◆ MATERIAL PROVIDED
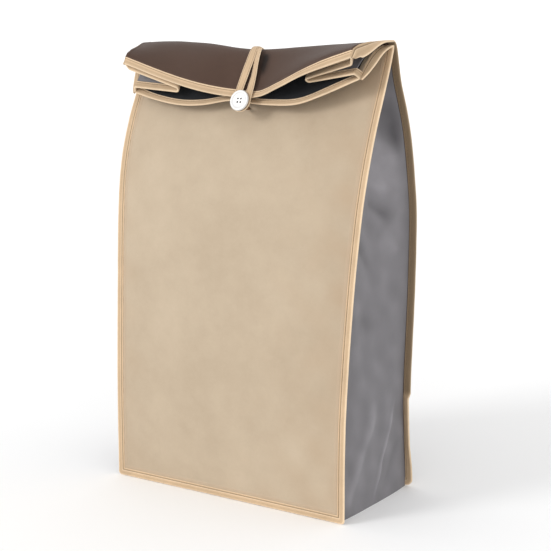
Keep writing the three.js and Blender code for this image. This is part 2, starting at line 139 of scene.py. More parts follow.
# The back panel's left corner at the ridge, where its cloth reaches out over the turned tape:
# how far out and up, where it begins across the panel and its slope, and its window along it.
CORNER_REACH = 5.5
CORNER_RISE = 1.4
CORNER_ACROSS = (0.8, 0.2)
CORNER_ALONG = (408, 28, 446, 22)

# The gusset folded in between the lips: the shares of the lip that it spans, its seam, fold radius,
# bow and lift, then for each side the inner fold's place at the crest and at the rim, and the
# slots beside the lips.
TUCK_START = 0.22
TUCK_STOP = 0.985
TUCK_SEAM = 0.975
TUCK_RADIUS = (1.0, 2.4)
TUCK_BOW = 3.6
TUCK_LIFT = 2.3
TUCKS = {
    "right": (1, (76, -6.5, 435), (76, -33.5, 412), (6.5, 4)),
    "left": (-1, (-72, -7, 436.4), (-70, -41, 399.5), (3, 4)),
}

# The button, its holes, the stem of three twisted plies, and the loop round it.
BUTTON_CENTRE = np.array([7, -48.4, 386.6])
BUTTON_TILT = 20
BUTTON_RADIUS = 10
BUTTON_THICK = 2.8
DISH_SLOPE = 1.9
DISH_DROP = 0.85
HOLE_RADIUS = 0.95
HOLE_OFFSET = 1.7
SHANK_RADIUS = 1.5
SHANK_GROOVE = 0.28
SHANK_PLIES = 3
SHANK_TWIST = 0.55
SHANK_FOOT = (2, 376.5)
LOOP_THICK = 1
LOOP_TAPE_WIDTH = 8.0
LOOP_BEND = 6.4
LOOP_SLACK = 1

# One strand of the loop: place across, share of the lip, lift, tape width and twist in degrees.
LEFT_STRAND = [
    [0.6, -0.75, 2.3, 7, 0],
    [0.8, -0.3, 2.3, 6.2, 0],
    [1, 0, 2.3, 5.8, 0],
    [4.3, 0.2, 2.8, 7.2, 0],
    [6.3, 0.42, 3, 8.2, 0],
    [5.3, 0.68, 3, 8.4, 0],
    [3.4, 0.88, 2.6, 8, 0],
]
RIGHT_STRAND = [
    [2, -0.75, 0.9, 7, 0],
    [2, -0.3, 0.9, 6.2, 0],
    [2.6, 0, 0.9, 5.8, 0],
    [10.4, 0.2, 2.9, 6.3, -18],
    [14.1, 0.42, 3.6, 7.3, -24],
    [16.8, 0.68, 3.6, 7.5, -16],
    [17, 0.88, 3.8, 7.4, 0],
]

# The photograph's camera: place in metres, turn and dip in degrees, lens on a 36 mm sensor.
CAMERA_PLACE = (0.7688, -1.14886, 0.47522)
CAMERA_TURN = 33.2473
CAMERA_DIP = 10.7976
CAMERA_LENS = 93.077
SENSOR = 36

# The radius of a turned mesh at its poles, whose points are joined afterwards.
POLE = 0.001


# ---------------------------------------------------------------- small helpers
def mix(a, b, t):
    return a + (b - a) * t


def smooth(t):
    t = np.clip(t, 0, 1)
    return t * t * (3 - 2 * t)


def window(value, start, rise, stop, fall):
    """1 between two places and 0 outside them, with a soft slope at each."""
    return smooth((value - start) / rise) * (1 - smooth((value - stop) / fall))


def bell(value, width):
    """1 at zero, falling off to both sides."""
    return np.exp(-((value / width) ** 2))


def unit(v):
    return v / np.linalg.norm(v, axis=-1, keepdims=True)


def eased(rows, passes):
    """Rows of numbers, each evened out with its neighbours, with both ends held."""
    for _ in range(passes):
        rows[1:-1] = (rows[:-2] + 2 * rows[1:-1] + rows[2:]) / 4
    return rows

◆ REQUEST
Please print the material above exactly as it appears, from its first line through the line containing "LOOP_SLACK = 1", inclusive, and stop there.

◆ RESPONSE TO THIS EXERCISE
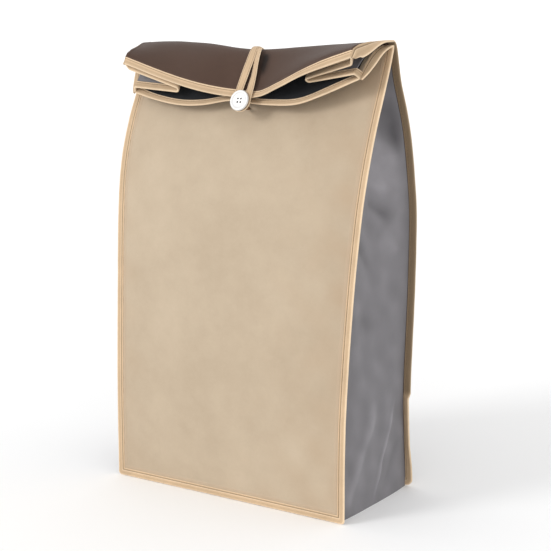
Keep writing the three.js and Blender code for this image. This is part 2, starting at line 139 of scene.py. More parts follow.
# The back panel's left corner at the ridge, where its cloth reaches out over the turned tape:
# how far out and up, where it begins across the panel and its slope, and its window along it.
CORNER_REACH = 5.5
CORNER_RISE = 1.4
CORNER_ACROSS = (0.8, 0.2)
CORNER_ALONG = (408, 28, 446, 22)

# The gusset folded in between the lips: the shares of the lip that it spans, its seam, fold radius,
# bow and lift, then for each side the inner fold's place at the crest and at the rim, and the
# slots beside the lips.
TUCK_START = 0.22
TUCK_STOP = 0.985
TUCK_SEAM = 0.975
TUCK_RADIUS = (1.0, 2.4)
TUCK_BOW = 3.6
TUCK_LIFT = 2.3
TUCKS = {
    "right": (1, (76, -6.5, 435), (76, -33.5, 412), (6.5, 4)),
    "left": (-1, (-72, -7, 436.4), (-70, -41, 399.5), (3, 4)),
}

# The button, its holes, the stem of three twisted plies, and the loop round it.
BUTTON_CENTRE = np.array([7, -48.4, 386.6])
BUTTON_TILT = 20
BUTTON_RADIUS = 10
BUTTON_THICK = 2.8
DISH_SLOPE = 1.9
DISH_DROP = 0.85
HOLE_RADIUS = 0.95
HOLE_OFFSET = 1.7
SHANK_RADIUS = 1.5
SHANK_GROOVE = 0.28
SHANK_PLIES = 3
SHANK_TWIST = 0.55
SHANK_FOOT = (2, 376.5)
LOOP_THICK = 1
LOOP_TAPE_WIDTH = 8.0
LOOP_BEND = 6.4
LOOP_SLACK = 1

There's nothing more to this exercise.